Re: mhi resume failure on reboot with 6.13-rc2

From: Johan Hovold
Date: Thu Dec 19 2024 - 03:36:40 EST


On Thu, Dec 19, 2024 at 12:05:55AM +0530, Manivannan Sadhasivam wrote:
> On Wed, Dec 18, 2024 at 03:26:38PM +0100, Johan Hovold wrote:
> > On Wed, Dec 18, 2024 at 07:39:10PM +0530, Manivannan Sadhasivam wrote:
> > > On Wed, Dec 18, 2024 at 02:55:02PM +0100, Johan Hovold wrote:

> > > > But that's not going to happen as that reset is what is currently
> > > > causing the deadlock and which would simply be skipped if you switch to
> > > > pci_try_reset_function().
> > > >
> > >
> > > mhi_pci_runtime_resume() will queue the recovery_work() and return.

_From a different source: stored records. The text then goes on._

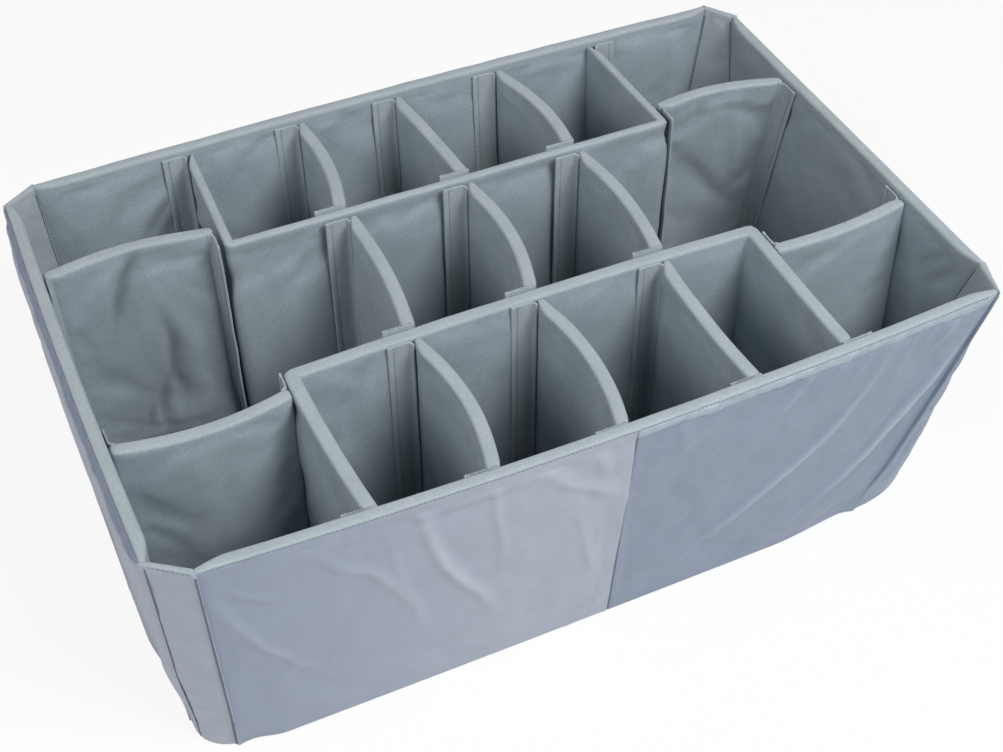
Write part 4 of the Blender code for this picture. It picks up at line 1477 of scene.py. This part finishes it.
@dataclass
class LongDivider:
    """A long divider: one padded strip folded into a panel and two wings, with a flap at each end.

    Attributes:
        name: its body, and the first part of its nodes' names.
        to_back: whether its wings fold towards the back wall.
    """

    name: str
    to_back: bool
    seed: int
    fillet: float = 1.6 * MM
    squareness: float = 4.0
    fan: int = 9
    fold_band: float = 7 * MM

    ARM = 34

    def corner(self, wing: CadPanel, panel: CadPanel, level: int) -> np.ndarray:
        """Return the point, seen from above, where a wing's and the panel's inner faces meet."""
        x = float(panel.ends[level].mean())
        y = 0.0
        for _ in range(6):
            y = float(panel.full_face(level, np.array(x)))
            x = float(wing.full_face(level, np.array(y)))
        return np.array((x, y))

    def lines(self, level: int) -> tuple[np.ndarray, np.ndarray]:
        """Return the inner and the outer side line at a level, from the left wing to the right."""
        inward = 1 if self.to_back else -1
        panel = CadPanel(f"{self.name}_panel", 0, inward)
        thick = panel.thickness
        wings = [CadPanel(f"{self.name}_left_wing", 1, 1), CadPanel(f"{self.name}_right_wing", 1, -1)]
        meets = [self.corner(wing, panel, level) for wing in wings]
        down = np.array((0.0, -float(inward)))
        style = TAPERED if self.to_back else BLUNT
        inner, outer = [], []
        turn = np.linspace(0, np.pi / 2, self.fan)
        bulge = (np.cos(turn) ** self.squareness + np.sin(turn) ** self.squareness) ** (-1 / self.squareness)
        for wing, meet, way in zip(wings, meets, (-1, 1)):
            out = np.array((float(way), 0.0))
            free = wing.ends[level, 1 if self.to_back else 0]
            side = 0 if way < 0 else 1
            share = np.linspace(0, 1, self.ARM)
            y_inner = free[1 - side] + (meet[1] - down[1] * self.fillet - free[1 - side]) * share
            y_outer = free[side] + (meet[1] - free[side]) * share
            drawn = drawn_in(np.abs(y_outer - free[side]), style, PLAIN)
            arm_inner = np.column_stack([wing.full_face(level, y_inner), y_inner])
            arm_outer = np.column_stack([wing.full_face(level, y_outer) + way * (thick - drawn), y_outer])
            middle = meet - self.fillet * (out + down)
            arc = np.outer(np.cos(turn), out) + np.outer(np.sin(turn), down)
            inner.append(np.concatenate([arm_inner, (middle + self.fillet * arc)[1:]]))
            outer.append(np.concatenate([arm_outer, (meet + thick * bulge[:, None] * arc)[1:]]))
        share = np.linspace(0, 1, 130)[1:-1]
        x_inner = inner[0][-1, 0] + (inner[1][-1, 0] - inner[0][-1, 0]) * share
        x_outer = outer[0][-1, 0] + (outer[1][-1, 0] - outer[0][-1, 0]) * share
        long_inner = np.column_stack([x_inner, panel.full_face(level, x_inner)])
        long_outer = np.column_stack([x_outer, panel.full_face(level, x_outer) + down[1] * thick])
        return (np.concatenate([inner[0], long_inner, inner[1][::-1]]),
                np.concatenate([outer[0], long_outer, outer[1][::-1]]))

    def course(self) -> Course:
        """Return the folded strip's course."""
        panel = CadPanel(f"{self.name}_panel", 0, 1 if self.to_back else -1)
        low, high = (np.stack(self.lines(level), axis=1) for level in (0, 1))
        high = extend(low, high, panel.levels, panel.top)
        run = run_of(high.mean(axis=1))
        return Course(run, np.array((panel.levels[0], panel.top)), np.array((low, high)), panel.thickness)

    def build(self) -> None:
        """Make the folded strip and its two flaps."""
        course = self.course()
        creases = []
        for knee in (course.run[self.ARM + self.fan - 2] + self.fold_band,
                     course.run[1 - self.ARM - self.fan] - self.fold_band):
            creases.append(Fold(((knee / MM, -20), (knee / MM, course.height() / MM + 20)), 1.2, -0.8))
        lift = 0.0 if self.to_back else 1.5 * MM
        room = 0.0 if self.to_back else FLAP_ROOM
        pad = SoftPad(f"{self.name}_panel", self.name, course, self.seed, dent=0.8 * MM, furrow=0.35 * MM,
                      creases=tuple(creases), lift=(lift, lift), set_back=(room, room))
        piece = pad.build()
        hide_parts(f"{self.name}_left_wing", f"{self.name}_right_wing")
        style, stands = (TAPERED, (0.0, 0.0)) if self.to_back else (BLUNT, NEAR_STANDS)
        into = (0.0, -1.0) if self.to_back else (0.0, 1.0)
        for side, way in (("left", -1.0), ("right", 1.0)):
            SewnFlap(f"{self.name}_{side}_flap", self.name, into, (way, 0.0), style, stands,
                     0.0 if self.to_back else END_WIDTH).build()


@dataclass
class CrossDivider:
    """A divider across a row, with both flaps turned to the left."""

    name: str
    seed: int
    near_lift: float = 0.0
    dent: float = 0.9 * MM
    furrow: float = 0.5 * MM

    def build(self) -> None:
        """Make the pad and its two flaps."""
        panel = CadPanel(f"{self.name}_pad", 1, 1)
        course = straight_course(panel, (BLUNT, TAPERED), panel.top)
        SoftPad(f"{self.name}_pad", self.name, course, self.seed, self.dent, self.furrow,
                lift=(self.near_lift, 0.0), set_back=(FLAP_ROOM, 0.0)).build()
        SewnFlap(f"{self.name}_near_flap", self.name, (0.0, 1.0), (-1.0, 0.0), BLUNT, NEAR_STANDS,
                 END_WIDTH).build()
        SewnFlap(f"{self.name}_far_flap", self.name, (0.0, -1.0), (-1.0, 0.0), TAPERED).build()


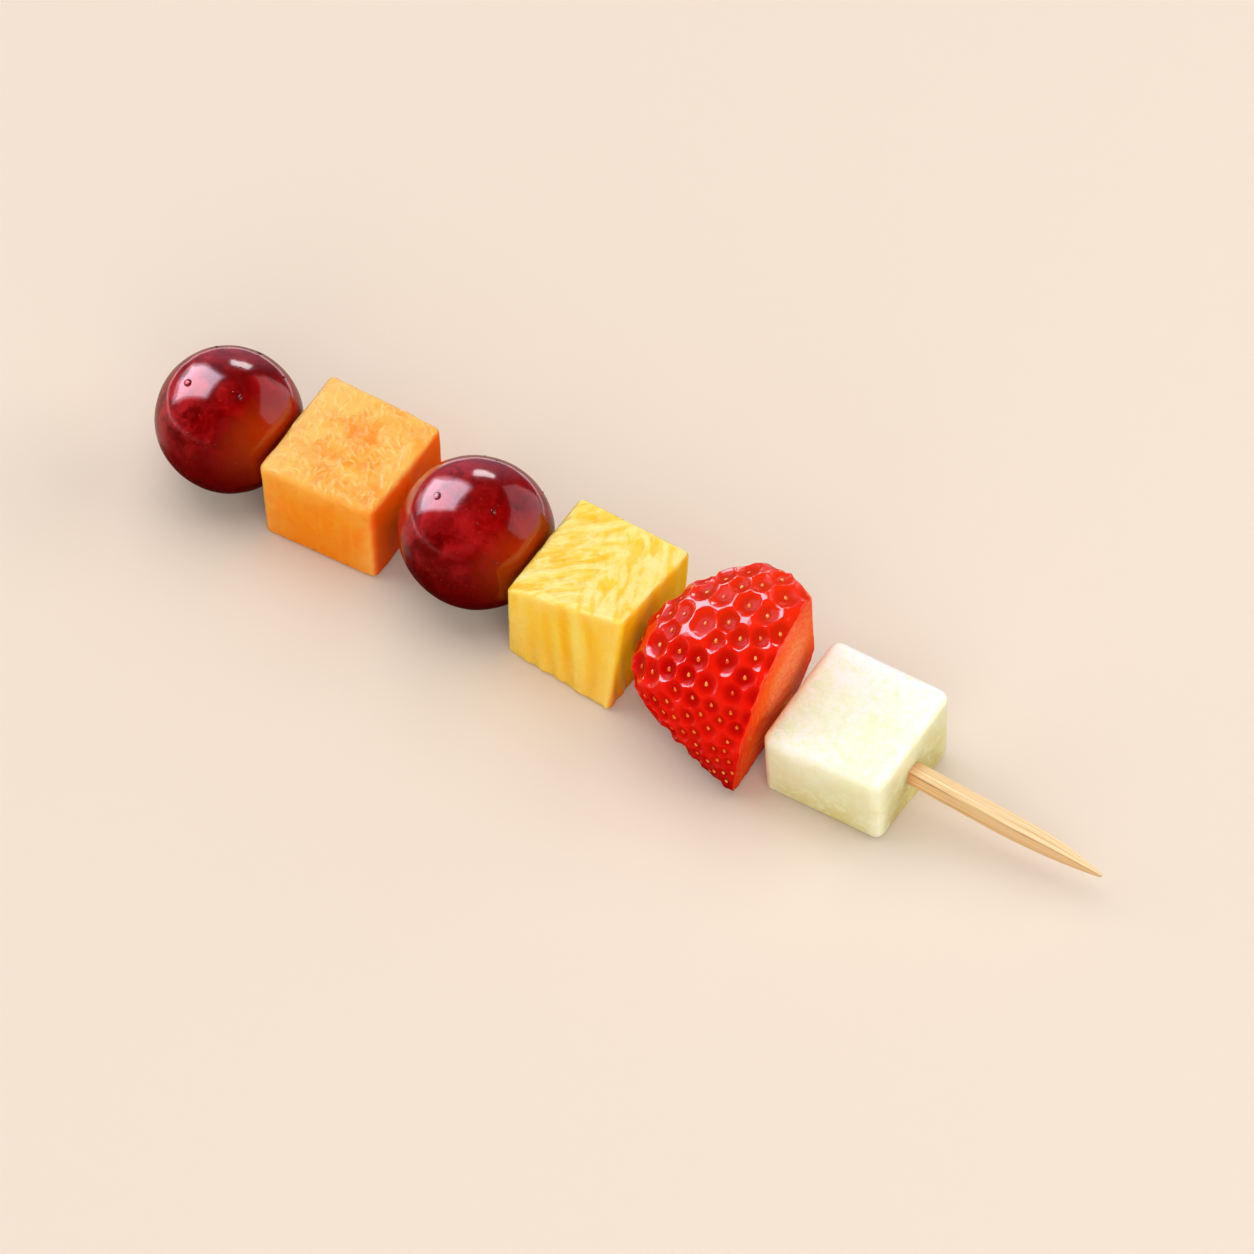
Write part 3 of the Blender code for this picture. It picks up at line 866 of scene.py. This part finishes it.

So I was
> > > hoping that by the time pci_try_reset_function() is called, the lock would be
> > > available.
> >
> > We can't rely on luck with timings, and this is the very reason for the
> > deadlock I'm currently seeing (i.e. the recovery thread is still running
> > when another thread grabs the lock and waits for the recovery thread to
> > finish).
> >
> > Perhaps the recovery work should be done synchronously in the resume
> > handler to avoid such issues.
>
> Synchronously? How can that help when the recovery_work() cannot acquire the
> lock?

During system suspend, pm core waits for any on-going runtime resume
operations to complete before taking the device lock and suspending the
device.

Unfortunately, that's currently not the case during shutdown() where
those operations are reversed, so that would indeed need to be addressed
first.

But what the driver is currently doing looks highly questionable as it
returns success when it failed to resume the device (after scheduling
the asynchronous recovery work).

Johan